In this reframing of Khaldunian concepts, Kivilcimli attempted to generalize the lessons of Khaldun’s theory and to situate his discussion into a “world-historical context” (Sathgan 2006: 47). More specifically, comparing his “History Thesis” to the history thesis of Marx and Engels, which is historical materialism, Kivilcimli claimed to have explored the laws of motion of the pre-capitalist civilizations or what he calls “Ancient History”, the term he uses to refer to the period between 4000-5000 BC and AD 1400-1500. Kivilcimli asserted that, since research on ancient societies was rudimentary during Marx and Engels’ life time, their theories on pre-capitalist social formations were based upon a very limited body of knowledge ([1970] 2018b: 13-20). Though Kivilcimh’s “History Thesis” was intended to address this deficiency in Marxist thought, his thesis became an original theory involving theses explicitly in conflict with historical materialism.

Focusing on ancient societies, Kivilcimli explored “the laws of the rise and fall of civilizations” (Kivilcimli [1965] 2012: 15). He defined the basic “laws of the rise and fall of [pre-capitalist] civilizations” as follows:

1. Unlike historical materialism, with its claim that “the history of all hitherto existing society is the history of class struggles” (Marx and Engels [1848]

  • 1978: 473), Kivilcimli’s “History Thesis” asserted that the motor engine of the “fall” and “rise” of pre-capitalist civilizations was the struggle between the barbarians and the civilized. Though Kivilcnnh (2012: 199) does not completely deny the existence and struggle of social classes in pre-capitalist civilizations, he still limits the transformative role of class struggle in precapitalist civilizations to non-systemic issues. The dynamic of pre-capitalist civilizational change for Kivilcnnh was exogenous, not endogenous: the oppressed social classes of pre-capitalist civilizations could not achieve the required level of collective action (2012: 26).
  • 2. Unlike dominant versions of historical materialism that posit technology as the decisive productive force largely accounting for societal changes throughout the history of civilizations, Kivilcimli’s “History Thesis” placed collective action at the very center of its explanation of the rise and fall of pre-capitalist civilizations. In his view (2012: 24—25), the pace and differentiation of technological development was insignificant until the rise of capitalism; the productive force that made a considerable difference in ancient history’s mechanisms of change was the collective action of actors.
  • 3. The main agents of the rise and fall of pre-capitalist civilizations were barbarians, who, based on egalitarian and communal customs, traditions, and the relations of production of “primitive socialism”, achieved an incomparably stronger collective action than their civilized contemporaries.

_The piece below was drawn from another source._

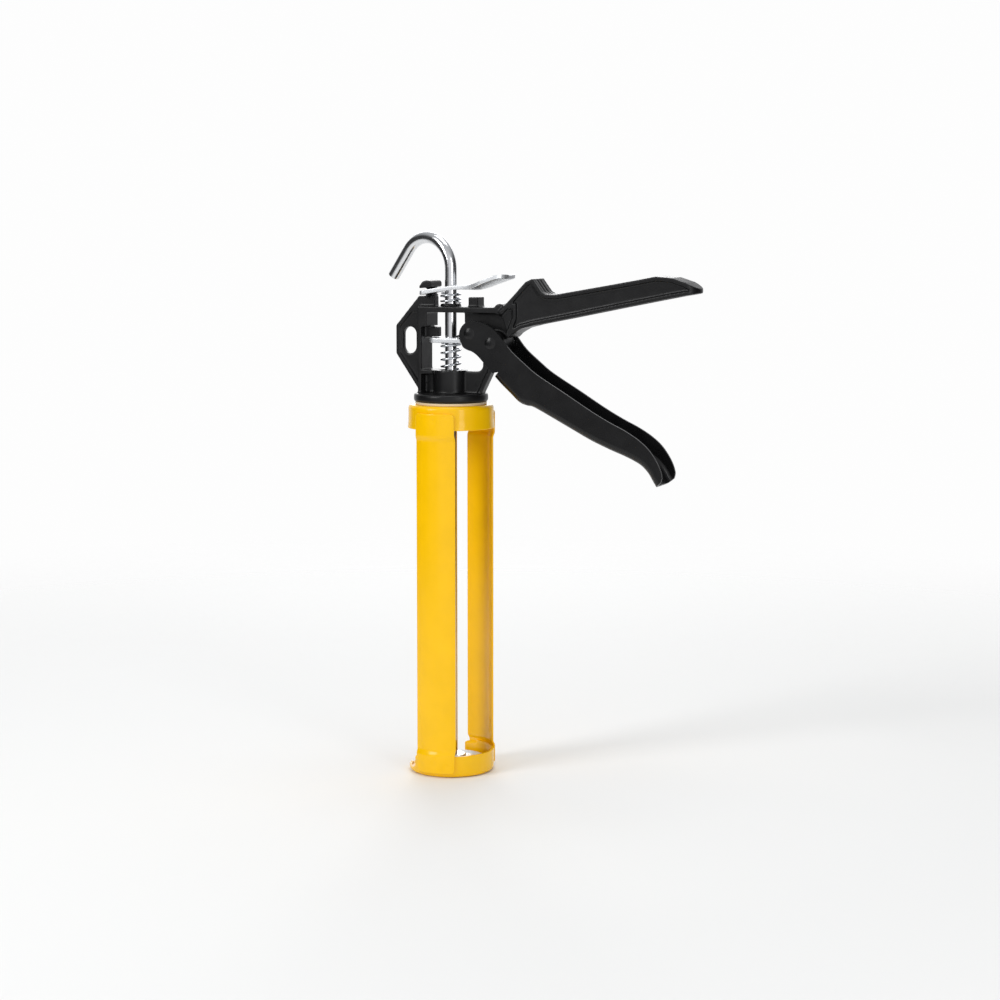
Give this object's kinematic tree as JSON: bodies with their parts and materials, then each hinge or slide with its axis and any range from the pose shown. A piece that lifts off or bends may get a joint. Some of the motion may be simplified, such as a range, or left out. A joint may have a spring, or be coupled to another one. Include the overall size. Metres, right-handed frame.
{
  "type": "caulking gun",
  "caption": "Cartridge caulking gun with a revolving open barrel, squeeze trigger, fixed handle, release lever and a hooked push rod with a plunger.",
  "frame": {"origin": "on the barrel's axis at the front cap's outer face, in the nozzle slot", "axes": "+Z along the barrel's axis from the front cap to the head, +X along the handle, +Y completes a right-handed frame"},
  "size_m": [0.2151, 0.0564, 0.3435],
  "materials": {
    "black_paint": "black powder coat on a die casting, semi-gloss",
    "trigger_paint": "black powder coat on pressed steel sheet, semi-gloss",
    "black_rivet": "black oxide rivet head",
    "black_oxide": "black oxide steel",
    "zinc_plate": "bright zinc plate",
    "spring_steel": "zinc plated spring wire",
    "bright_rod": "bright drawn and plated steel bar",
    "nylon": "natural nylon",
    "yellow_paint": "yellow gloss enamel on pressed steel sheet"
  },
  "bodies": {
    "root": {"head_casting": "black_paint", "pivot_rivet": "black_rivet", "pivot_washers": "zinc_plate", "nylon_washer": "nylon", "thrust_washer": "zinc_plate", "retaining_ring": "spring_steel", "drive_spring": "spring_steel", "release_spring": "spring_steel"},
    "barrel": {"rear_cap": "yellow_paint", "front_cap": "yellow_paint", "left_strip": "yellow_paint", "right_strip": "yellow_paint"},
    "plunger": {"plunger_disc": "zinc_plate", "plunger_hub": "zinc_plate"},
    "rod": {"push_rod": "bright_rod", "rod_nut": "zinc_plate", "rod_washer": "zinc_plate"},
    "plate": {"drive_plate": "zinc_plate"},
    "lever": {"release_lever": "zinc_plate"},
    "trigger": {"trigger": "trigger_paint", "drive_rivet": "black_rivet"},
    "pawl": {"drive_pawl": "black_oxide"}
  },
  "joints": [
    {"name": "barrel_spin", "type": "hinge", "parent": "root", "child": "barrel", "pos_m": [0, 0, 0.235], "axis": [0, 0, 1], "continuous": true},
    {"name": "rod_slide", "type": "slide", "parent": "root", "child": "plunger", "axis": [0, 0, 1], "range_m": [0, 0.216]},
    {"name": "rod_swivel", "type": "hinge", "parent": "plunger", "child": "rod", "pos_m": [0, 0, 0.01], "axis": [0, 0, 1], "range_deg": [-130, 168]},
    {"name": "trigger_squeeze", "type": "hinge", "parent": "root", "child": "trigger", "pos_m": [0.0325, 0, 0.2746], "axis": [0, -1, 0], "range_deg": [0, 35], "stiffness_Nm_per_rad": 0.6, "springref_deg": -28.65},
    {"name": "pawl_turn", "type": "hinge", "parent": "trigger", "child": "pawl", "pos_m": [0.0183, 0, 0.2804], "axis": [0, -1, 0], "range_deg": [-36, 0]},
    {"name": "drive_plate_slide", "type": "slide", "parent": "root", "child": "plate", "axis": [0, 0, -1], "range_m": [0, 0.0092], "deforming": ["drive_spring"]},
    {"name": "release_lever_press", "type": "hinge", "parent": "root", "child": "lever", "pos_m": [-0.013, 0, 0.3034], "axis": [0, 1, 0], "range_deg": [0, 10], "stiffness_Nm_per_rad": 0.4, "springref_deg": -22.92, "deforming": ["release_spring"]}
  ],
  "couplings": [
    {"joint": "pawl_turn", "follows": "trigger_squeeze", "ratio": -1},
    {"joint": "drive_plate_slide", "follows": "trigger_squeeze", "m_per_rad": 0.015}
  ]
}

According to Kivilcnnh (2012: 323-333), pre-capitalist civilizations did not endow their civilized members with a collective action capacity comparable to the barbarians. Economically, such civilizations were based on private property that unevenly distributed the wealth produced. Socially, uneven distribution of wealth created social classes and hierarchy, specifically an unproductive and super-exploitative “usury-merchant capital” (tefeci-bezirgan sermaye). Culturally, the existence of social classes and hierarchies undermined group feeling and fueled individualism among the civilized. Politically, a civilized society, with its deep divisions, individualist culture, and lack of a strong group feeling, could be held together only via state violence, a situation that further undermined any potential collective action. Therefore, in military confrontations, the pre-capitalist civilizations were expectedly subject to a rule-like superiority by their barbarian adversaries.
  • 4. As an external striking power, barbarians fulfilled a progressive function by removing the obstacles ahead of historical progress whenever they destroyed a civilization (2012: 89-91). Kivilcimli argued that such civilizations were destroyed at a stage when they were under the complete sway of super-exploitative usury-merchant capital and despotic states. No longer serving the further development of productive forces, the civilizations prime for destruction lacked the internal revolutionary dynamism/collective action capable of reversing the decay of civilization. Kivilcnnh defined this creative destruction of decaying civilizations by “primitive socialist barbarians” as a “Historical Revolution”. The invasion of the lands of Western Roman civilization by barbarian tribes such as the Huns, Goths, and Vandals during the Migration Period, the victory of Mongolian nomadic tribes led by Genghis Khan and Timur over Chinese and Islamic civilizations, and the capture of Istanbul by Ottomans and the end of Byzantine Empire were all instances of “Historical Revolutions” against the civilized.
  • 5. “Historical Revolutions” were replaced by “Social Revolutions”. Historical change carried out by barbarians came to an end with the rise of modern civilization/capitalism. Conflicts between relations of production and productive forces came to be resolved via “Social Revolutions” carried out by social classes (e.g., the bourgeois revolutions of the seventeenth and eighteenth centuries, the socialist revolutions of the nineteenth and twentieth centuries). This replacement represents progress in the way radical societal change occurred, as the resolution of the conflict between relations of production and productive forces has become an intra-civilizational classstruggle issue, meaning complete destruction of civilization is avoidable.

There are main reasons for the rise of “Social” and the fall of “Historical” Revolutions since the English Revolution (2012: 30-31). Firstly, the transition of barbarians into civilization was completed, leaving behind no barbarian masses to instigate change. Secondly, owing to the cultural and technological achievements of modern civilization, oppressed social classes, whose equivalents in the ancient past could not achieve collective action to abolish the hegemony of usury-merchant capital, currently have the capacity to end class oppression.